I don’t even think it is particularly modern/humanistic/liberal. Its opposition to tradition has precedents in an ongoing opposition between authority and rational thought which erupts from time to time and is always creating new forms of irrationality. Celsus was a historical critic in the second century AD. Of course, he is only mediated by authority (Origen), whereas by 1800 the authority was not burning heresy so much (it had turned to pornography). Whatever other authority structures are constructed, the level of freedom of religious writing in the West is unprecedented in recorded history and in the present world. That’s the significant contribution of German scholarship to criticism, not their historical predilections. It’s not even particularly “modern”. Historical criticism might have begun with Celsus, if Christianity had lost. Irrationality and theology have always been in opposition with rationality and criticism – and while the lines have never been simple, and nobody has ever stood simply in one camp or the other, they remain opposites; theology is not a part of historical criticism (however much it has been, historically).
Yes, this is an ideal.
As such, historical criticism is necessary for any attempt to read the meaning of a text. If, for example, a text contains no allegory, in fact (irrespective of our ability to prove it), then an allegorical interpretation is not a “reading” – which must be an attempt to ascertain meaning. This is not to be so naive as to imagine that the attempt to read (meaning) will be successful. But in the absence of any such attempt to ascertain meaning (say, if one attempts an allegorical interpretation of a text containing no allegory), then there is no “reading”. If one gets the right meaning, it will only be by a fortuitous accident and coincidence. This is also not to deny that people may “legitimately” do other things with texts other than reading, such as use them to influence people, or use them to defend their ideologies (theology, postcolonialism, etc), or use them to create allegories, or use them literarily or writerly to invite the reader to do some meaning-making work.
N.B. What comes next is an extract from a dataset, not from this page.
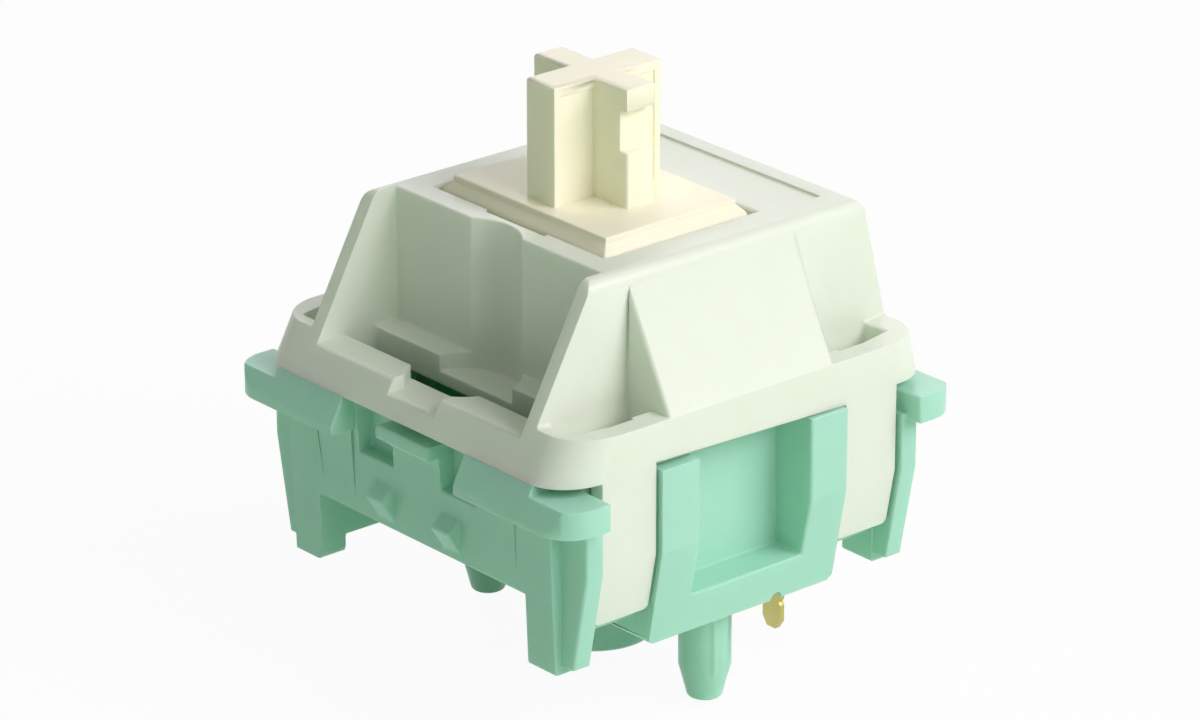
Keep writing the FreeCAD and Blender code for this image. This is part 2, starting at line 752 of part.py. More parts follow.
def fixed_contact():
    """The fixed strip: a solder pin, a foot along the floor and a blade that stands between the cams."""
    left = "fixed_pin_side - pin_width / 2"
    right = "fixed_pin_side + pin_width / 2"
    level = ("floor_top", "floor_top + metal")
    pin = solder_pin("fixed_pin", "fixed_pin_side", "fixed_pin_face", "fixed_pin_rear", "floor_top + metal")
    inward = block("fixed_foot_inward", (left, right), ("blade_face", "fixed_pin_rear"), level)
    across = block("fixed_foot_across", ("-blade_half", right), ("blade_face", "blade_face + pin_width"),
                   level)
    blade = block("fixed_blade", ("-blade_half", "blade_half"), ("blade_face", "blade_back"),
                  ("floor_top", "leaf_top"))
    return join("fixed_contact", pin, inward, across, blade)


def moving_contact():
    """The spring leaf: a solder pin, a foot on the floor, an upright and the arm that the cams hold back."""
    left = "moving_pin_side - pin_width / 2"
    right = "moving_pin_side + pin_width / 2"
    pin = solder_pin("moving_pin", "moving_pin_side", "moving_pin_face", "moving_pin_rear",
                     "floor_top + metal")
    foot = block("leaf_foot_strip", (left, right), ("moving_pin_face", "leaf_back"),
                 ("floor_top", "floor_top + metal"))
    upright = block("leaf_upright", (left, "leaf_root"), ("leaf_face", "leaf_back"),
                    ("floor_top", "leaf_top"))
    arm = block("leaf_arm", ("leaf_root - sink", "leaf_end"), ("leaf_face", "leaf_back"),
                ("leaf_foot", "leaf_top"))
    return join("moving_contact", pin, foot, upright, arm)


def contact_tips():
    """The two round contact points: one on the leaf's inner face, one on the blade, a gap apart."""
    moving = cylinder("moving_contact_tip", "tip_radius", "leaf_face - tip_thick", "leaf_face",
                      z="tip_height", axis="Y")
    fixed = cylinder("fixed_contact_tip", "tip_radius", "blade_back", "blade_back + tip_thick",
                     z="tip_height", axis="Y")
    return [moving, fixed]


# Return spring

WIRE_SIDES = 6


def return_spring():
    """The coil spring round the pole, its wire drawn with six sides to keep the coil's faces few."""
    body = document.addObject("PartDesign::Body", "return_spring")
    planes = {feature.Role: feature for feature in body.Origin.OriginFeatures}
    sketch = body.newObject("Sketcher::SketchObject", "spring_wire_section")
    sketch.AttachmentSupport = [(planes["XZ_Plane"], "")]
    sketch.MapMode = "FlatFace"
    turns = [360 * corner / WIRE_SIDES for corner in range(WIRE_SIDES)]
    constrain_outline(sketch, [(f"spring_radius + spring_wire / 2 * cos({turn})",
                                f"spring_foot + spring_wire / 2 * sin({turn})") for turn in turns])
    document.recompute()
    coil = body.newObject("PartDesign::AdditiveHelix", "spring_coil")
    coil.Profile = sketch
    coil.ReferenceAxis = (sketch, ["V_Axis"])
    coil.Mode = "height-turns-angle"
    coil.Angle = 0
    coil.Growth = 0
    coil.setExpression("Height", formula("spring_head - spring_foot"))
    coil.setExpression("Turns", formula("spring_turns"))
    body.Tip = coil
    return body


# Build, check and write

pieces = [
    bottom_housing(), top_housing(), stem(), fixed_contact(), moving_contact(), *contact_tips(),
    return_spring(),
]
for piece in pieces:
    piece.Label = piece.Name
document.recompute()

for item in document.Objects:
    if "Invalid" in item.State or "Error" in item.State:
        raise RuntimeError(f"{item.Name} failed: {item.State}")
for piece in pieces:
    if piece.Shape.isNull() or not piece.Shape.isValid():
        raise RuntimeError(f"{piece.Name} has no valid shape")

os.makedirs("parts", exist_ok=True)
for piece in pieces:
    piece.Shape.exportStep(f"parts/{piece.Label}.step")
    box = piece.Shape.BoundBox
    print(f"{piece.Label}: {len(piece.Shape.Solids)} solid, {piece.Shape.Volume:.2f} mm3, "
          f"x {box.XMin:.2f} {box.XMax:.2f}, y {box.YMin:.2f} {box.YMax:.2f}, "
          f"z {box.ZMin:.2f} {box.ZMax:.2f}")
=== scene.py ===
# %% [markdown]
# # A mechanical keyboard switch
# The object is a small moulded switch: a mint lower housing that clips into a plate and a circuit board, a
# pale green upper housing with a window for a light, and a cream slider with a cross that holds the keycap.
# The CAD part gives every form and size. This lesson dresses it: it softens the moulded edges, winds a round
# spring, cuts the contact leaf into short lengths, gives each piece its finish, and sets the light and the
# camera of the photograph.

# %% Load the CAD part as the frame
import json
import math

import bmesh
import bpy
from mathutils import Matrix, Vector
from mathutils.bvhtree import BVHTree


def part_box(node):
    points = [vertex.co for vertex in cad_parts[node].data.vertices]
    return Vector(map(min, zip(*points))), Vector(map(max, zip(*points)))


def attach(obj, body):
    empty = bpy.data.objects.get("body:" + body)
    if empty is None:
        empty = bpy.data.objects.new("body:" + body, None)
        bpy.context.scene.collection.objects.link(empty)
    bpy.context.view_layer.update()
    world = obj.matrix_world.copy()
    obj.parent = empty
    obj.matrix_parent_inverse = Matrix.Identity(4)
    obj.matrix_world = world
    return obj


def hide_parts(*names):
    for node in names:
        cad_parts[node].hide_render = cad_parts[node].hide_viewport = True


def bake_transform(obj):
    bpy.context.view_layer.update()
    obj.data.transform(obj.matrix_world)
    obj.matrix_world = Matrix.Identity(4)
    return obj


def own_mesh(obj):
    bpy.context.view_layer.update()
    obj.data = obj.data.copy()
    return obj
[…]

But if you want to “read” a text (and the “if” here reveals a contingent condition, not an absolute or theologizing one), historical criticism is a necessary condition.
This might come down to definitions. Nineteenth-century “historical criticism” can be more specific than the current broad usage of someone like John Barton. The term changes over time, sometimes being associated especially with source criticism, sometimes with historical criticism, sometimes with so-called postmodernist methods.
Maybe I’m less hung up on the method, because I wasn’t in a generation that had to react against the monolithic methodology into which it had devolved. I think got 5 minutes on J, E, D & P in a lecture, and then we moved back to a close reading of the final form.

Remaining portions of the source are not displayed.